### SHORT PROBLEM
Every line below is to be quoted exactly, with nothing added or dropped.
---
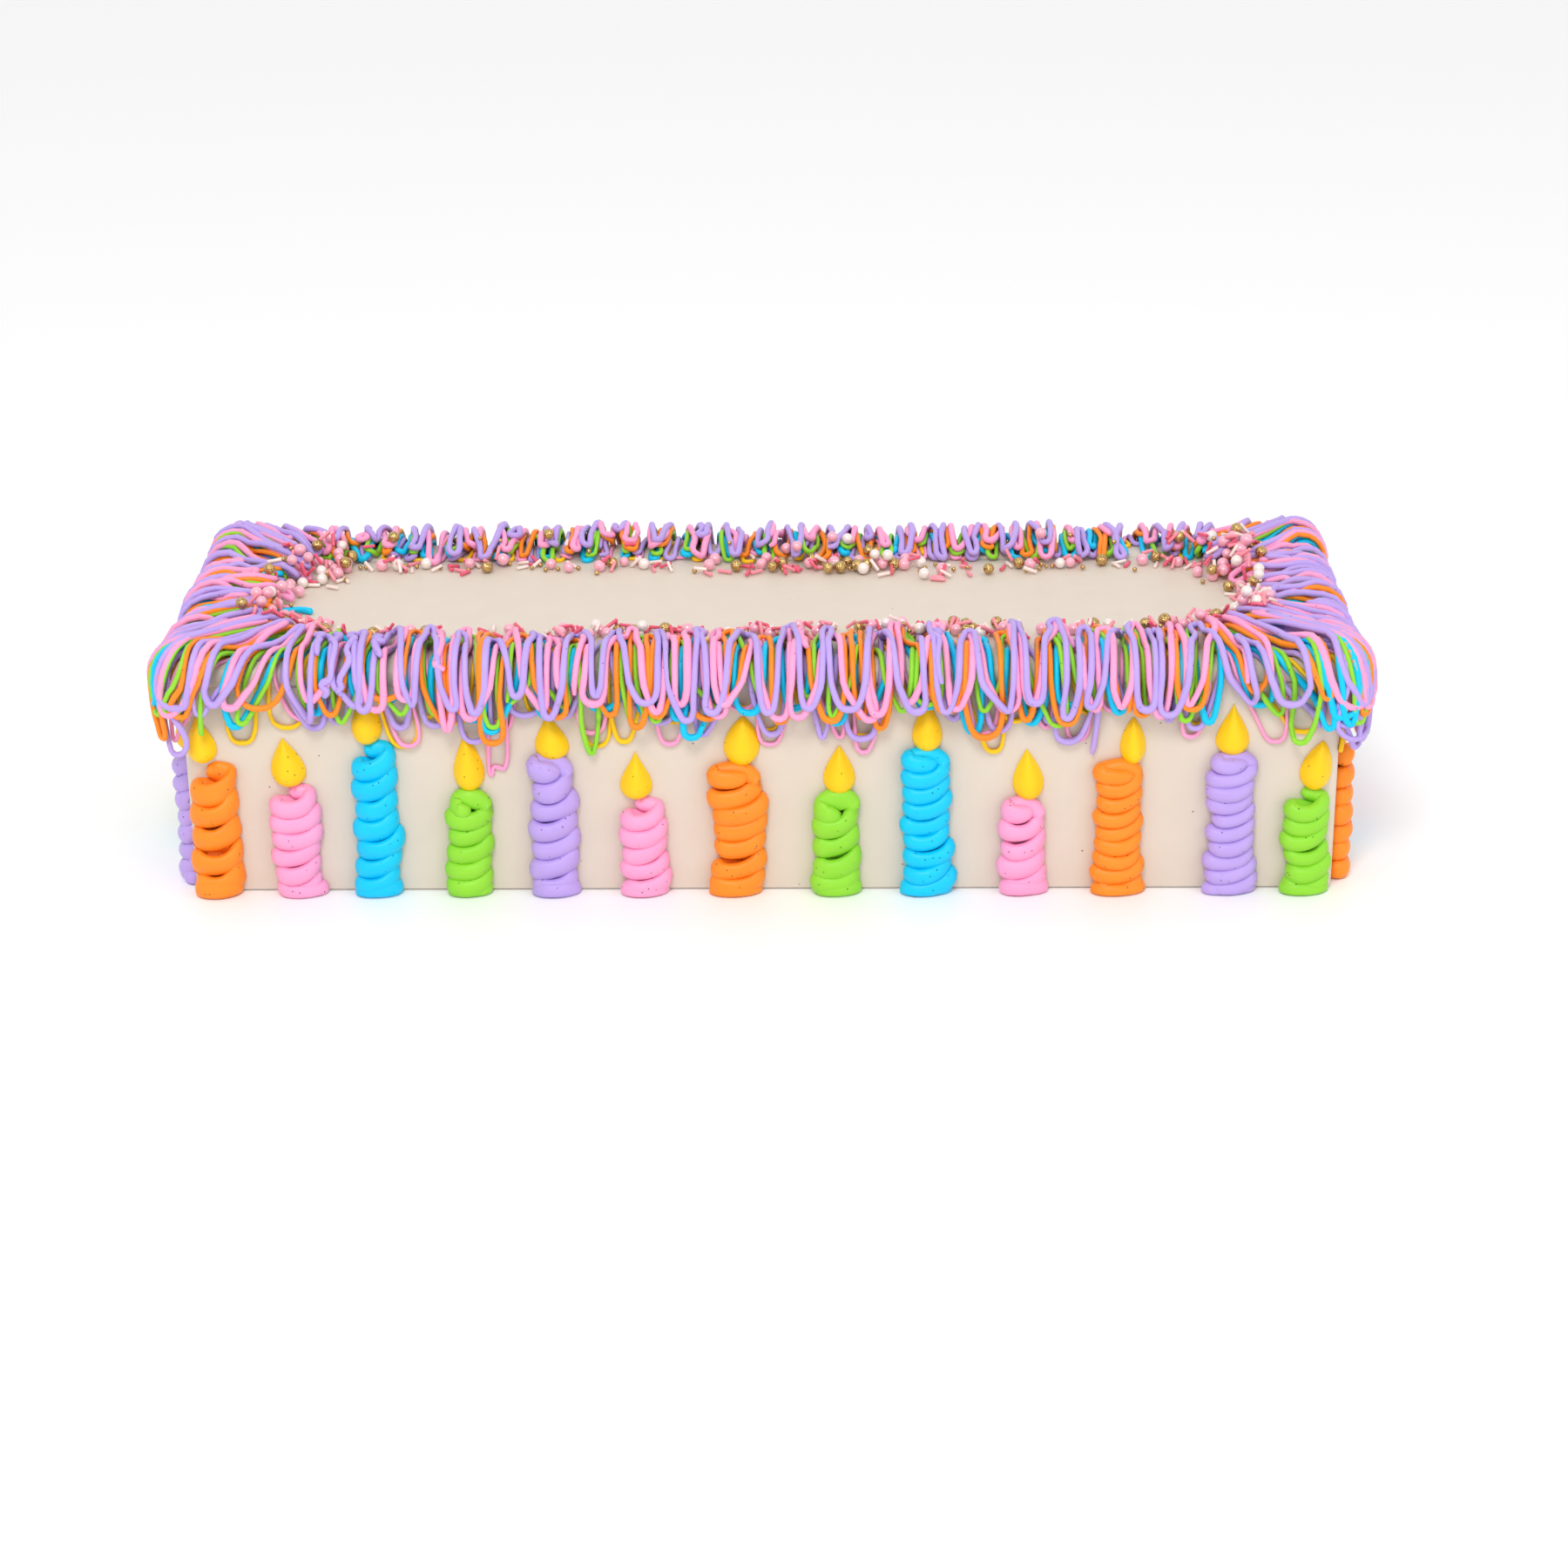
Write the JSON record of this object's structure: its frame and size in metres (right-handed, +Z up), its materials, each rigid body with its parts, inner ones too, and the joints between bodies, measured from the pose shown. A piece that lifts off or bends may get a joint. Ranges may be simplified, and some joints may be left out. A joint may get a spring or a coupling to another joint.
{
  "type": "birthday cake with candles",
  "caption": "Long rectangular iced birthday cake with piped coil candles along its walls and a fringe of icing strings over its top rim.",
  "frame": {"origin": "middle of the cake's flat underside", "axes": "+X along the long side, to the right when the front is faced; +Y from the front to the back; +Z up"},
  "size_m": [0.5043, 0.1787, 0.113],
  "materials": {
    "icing_white": "smooth off-white buttercream, soft satin",
    "icing_orange": "piped orange buttercream, soft satin",
    "icing_pink": "piped pink buttercream, soft satin",
    "icing_blue": "piped sky blue buttercream, soft satin",
    "icing_green": "piped apple green buttercream, soft satin",
    "icing_lavender": "piped lavender buttercream, soft satin",
    "icing_yellow": "piped yellow buttercream, soft satin",
    "icing_strings": "thin piped strings of lavender, pink, orange, green, blue and yellow buttercream",
    "sugar_pearl": "pearly sugar beads, pink and white",
    "sugar_gold": "gold-coated sugar beads",
    "sugar_sticks": "small pink and white sugar sticks"
  },
  "bodies": {
    "root": {"cake_body": "icing_white", "string_fringe": "icing_strings", "candle_back_01_blue": "icing_blue", "candle_back_02_pink": "icing_pink", "candle_back_03_green": "icing_green", "candle_back_04_orange": "icing_orange", "candle_back_05_lavender": "icing_lavender", "candle_back_06_blue": "icing_blue", "candle_back_07_pink": "icing_pink", "candle_back_08_green": "icing_green", "candle_back_09_orange": "icing_orange", "candle_back_10_lavender": "icing_lavender", "candle_back_11_pink": "icing_pink", "candle_back_12_blue": "icing_blue", "candle_back_13_green": "icing_green", "candle_front_01_orange": "icing_orange", "candle_front_02_pink": "icing_pink", "candle_front_03_blue": "icing_blue", "candle_front_04_green": "icing_green", "candle_front_05_lavender": "icing_lavender", "candle_front_06_pink": "icing_pink", "candle_front_07_orange": "icing_orange", "candle_front_08_green": "icing_green", "candle_front_09_blue": "icing_blue", "candle_front_10_pink": "icing_pink", "candle_front_11_orange": "icing_orange", "candle_front_12_lavender": "icing_lavender", "candle_front_13_green": "icing_green", "candle_left_01_pink": "icing_pink", "candle_left_02_green": "icing_green", "candle_left_03_blue": "icing_blue", "candle_left_04_lavender": "icing_lavender", "candle_right_01_orange": "icing_orange", "candle_right_02_blue": "icing_blue", "candle_right_03_pink": "icing_pink", "candle_right_04_lavender": "icing_lavender", "flame_front_01": "icing_yellow", "flame_front_02": "icing_yellow", "flame_front_03": "icing_yellow", "flame_front_04": "icing_yellow", "flame_front_05": "icing_yellow", "flame_front_06": "icing_yellow", "flame_front_07": "icing_yellow", "flame_front_08": "icing_yellow", "flame_front_09": "icing_yellow", "flame_front_10": "icing_yellow", "flame_front_11": "icing_yellow", "flame_front_12": "icing_yellow", "flame_front_13": "icing_yellow", "flame_left_01": "icing_yellow", "flame_left_02": "icing_yellow", "flame_left_03": "icing_yellow", "flame_left_04": "icing_yellow", "flame_right_01": "icing_yellow", "flame_right_02": "icing_yellow", "flame_right_03": "icing_yellow", "flame_right_04": "icing_yellow"}
  },
  "joints": []
}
---
### PROBLEM SOLUTION
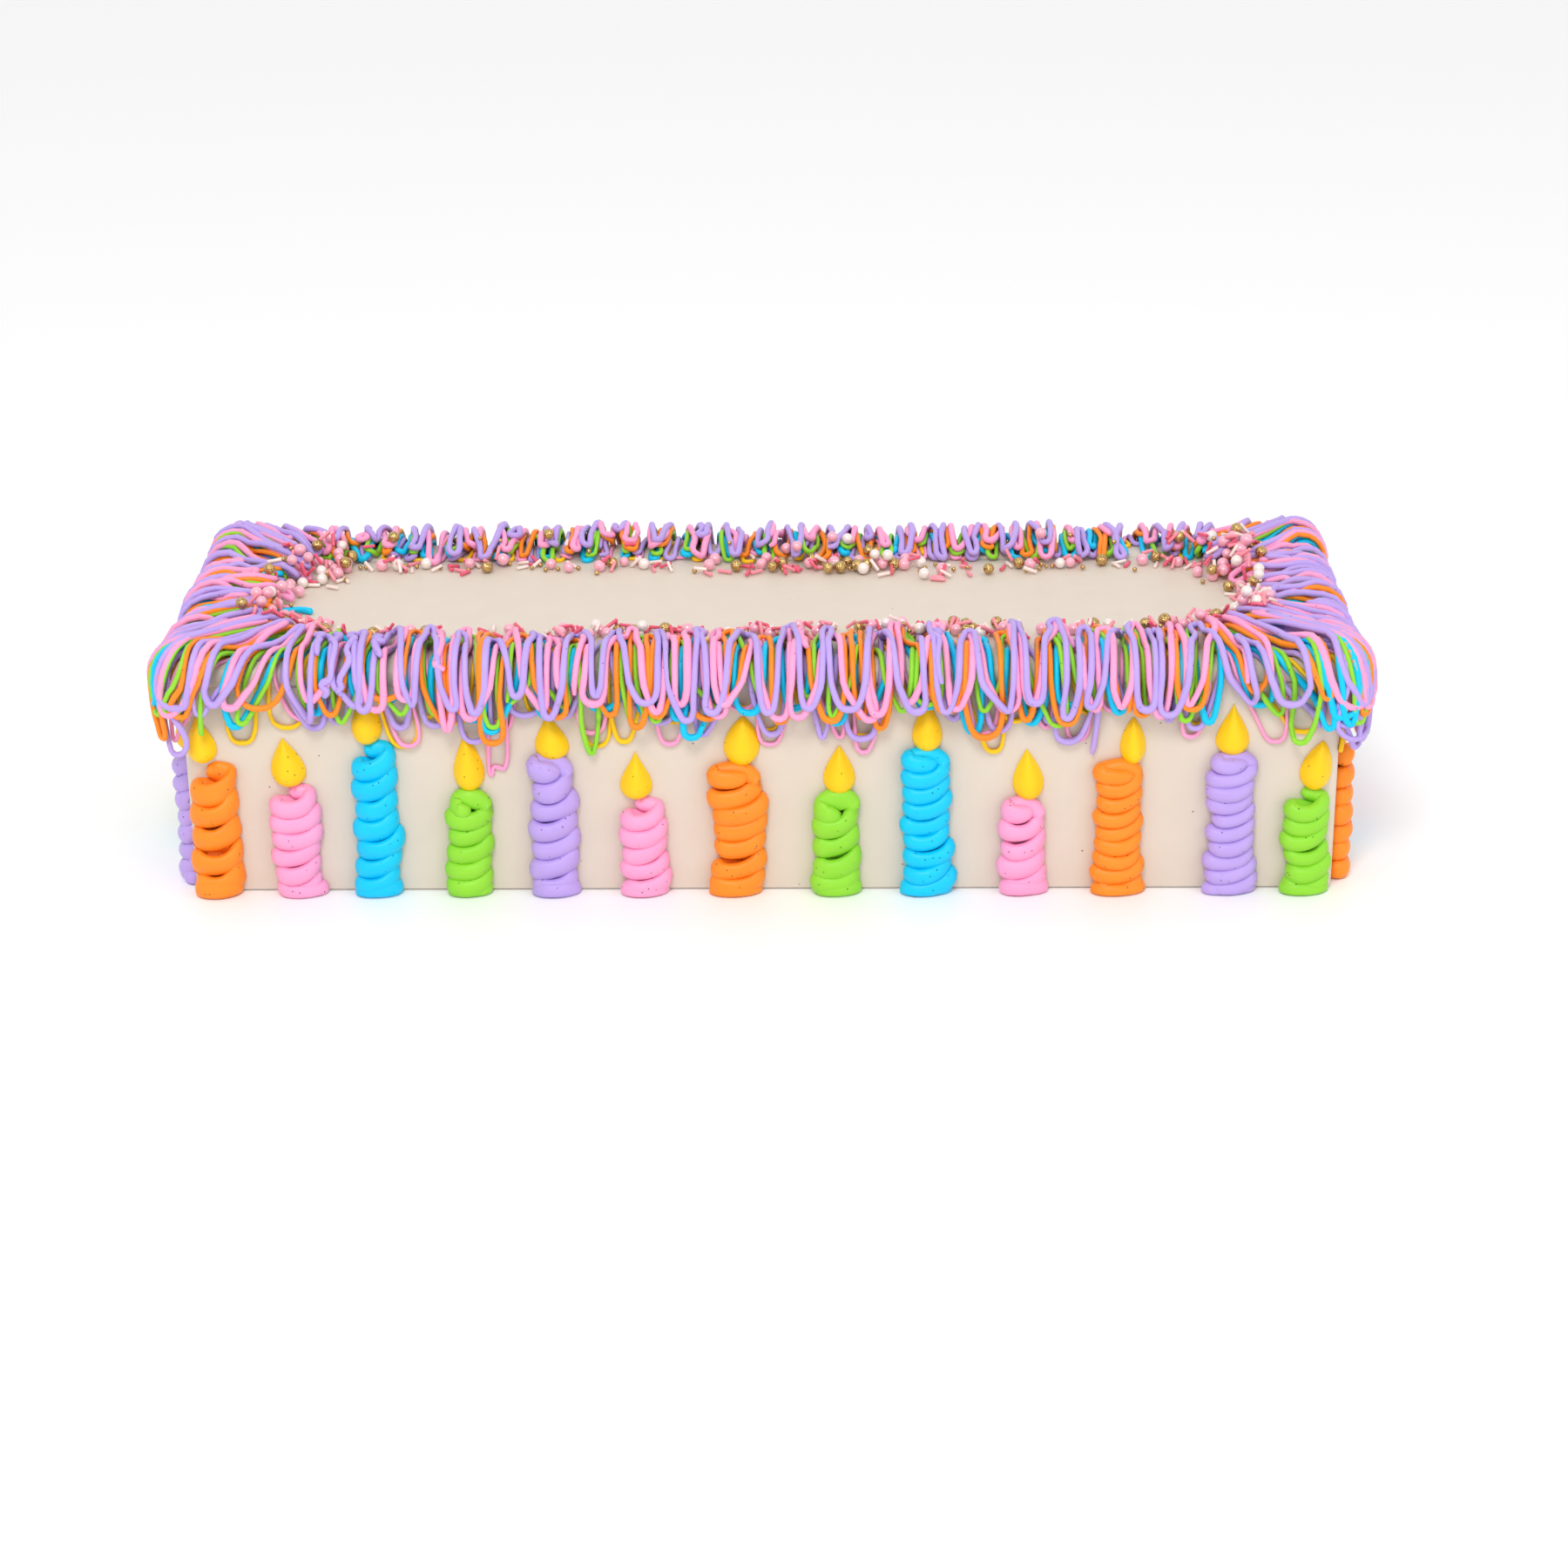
Write the JSON record of this object's structure: its frame and size in metres (right-handed, +Z up), its materials, each rigid body with its parts, inner ones too, and the joints between bodies, measured from the pose shown. A piece that lifts off or bends may get a joint. Ranges may be simplified, and some joints may be left out. A joint may get a spring or a coupling to another joint.
{
  "type": "birthday cake with candles",
  "caption": "Long rectangular iced birthday cake with piped coil candles along its walls and a fringe of icing strings over its top rim.",
  "frame": {"origin": "middle of the cake's flat underside", "axes": "+X along the long side, to the right when the front is faced; +Y from the front to the back; +Z up"},
  "size_m": [0.5043, 0.1787, 0.113],
  "materials": {
    "icing_white": "smooth off-white buttercream, soft satin",
    "icing_orange": "piped orange buttercream, soft satin",
    "icing_pink": "piped pink buttercream, soft satin",
    "icing_blue": "piped sky blue buttercream, soft satin",
    "icing_green": "piped apple green buttercream, soft satin",
    "icing_lavender": "piped lavender buttercream, soft satin",
    "icing_yellow": "piped yellow buttercream, soft satin",
    "icing_strings": "thin piped strings of lavender, pink, orange, green, blue and yellow buttercream",
    "sugar_pearl": "pearly sugar beads, pink and white",
    "sugar_gold": "gold-coated sugar beads",
    "sugar_sticks": "small pink and white sugar sticks"
  },
  "bodies": {
    "root": {"cake_body": "icing_white", "string_fringe": "icing_strings", "candle_back_01_blue": "icing_blue", "candle_back_02_pink": "icing_pink", "candle_back_03_green": "icing_green", "candle_back_04_orange": "icing_orange", "candle_back_05_lavender": "icing_lavender", "candle_back_06_blue": "icing_blue", "candle_back_07_pink": "icing_pink", "candle_back_08_green": "icing_green", "candle_back_09_orange": "icing_orange", "candle_back_10_lavender": "icing_lavender", "candle_back_11_pink": "icing_pink", "candle_back_12_blue": "icing_blue", "candle_back_13_green": "icing_green", "candle_front_01_orange": "icing_orange", "candle_front_02_pink": "icing_pink", "candle_front_03_blue": "icing_blue", "candle_front_04_green": "icing_green", "candle_front_05_lavender": "icing_lavender", "candle_front_06_pink": "icing_pink", "candle_front_07_orange": "icing_orange", "candle_front_08_green": "icing_green", "candle_front_09_blue": "icing_blue", "candle_front_10_pink": "icing_pink", "candle_front_11_orange": "icing_orange", "candle_front_12_lavender": "icing_lavender", "candle_front_13_green": "icing_green", "candle_left_01_pink": "icing_pink", "candle_left_02_green": "icing_green", "candle_left_03_blue": "icing_blue", "candle_left_04_lavender": "icing_lavender", "candle_right_01_orange": "icing_orange", "candle_right_02_blue": "icing_blue", "candle_right_03_pink": "icing_pink", "candle_right_04_lavender": "icing_lavender", "flame_front_01": "icing_yellow", "flame_front_02": "icing_yellow", "flame_front_03": "icing_yellow", "flame_front_04": "icing_yellow", "flame_front_05": "icing_yellow", "flame_front_06": "icing_yellow", "flame_front_07": "icing_yellow", "flame_front_08": "icing_yellow", "flame_front_09": "icing_yellow", "flame_front_10": "icing_yellow", "flame_front_11": "icing_yellow", "flame_front_12": "icing_yellow", "flame_front_13": "icing_yellow", "flame_left_01": "icing_yellow", "flame_left_02": "icing_yellow", "flame_left_03": "icing_yellow", "flame_left_04": "icing_yellow", "flame_right_01": "icing_yellow", "flame_right_02": "icing_yellow", "flame_right_03": "icing_yellow", "flame_right_04": "icing_yellow"}
  },
  "joints": []
}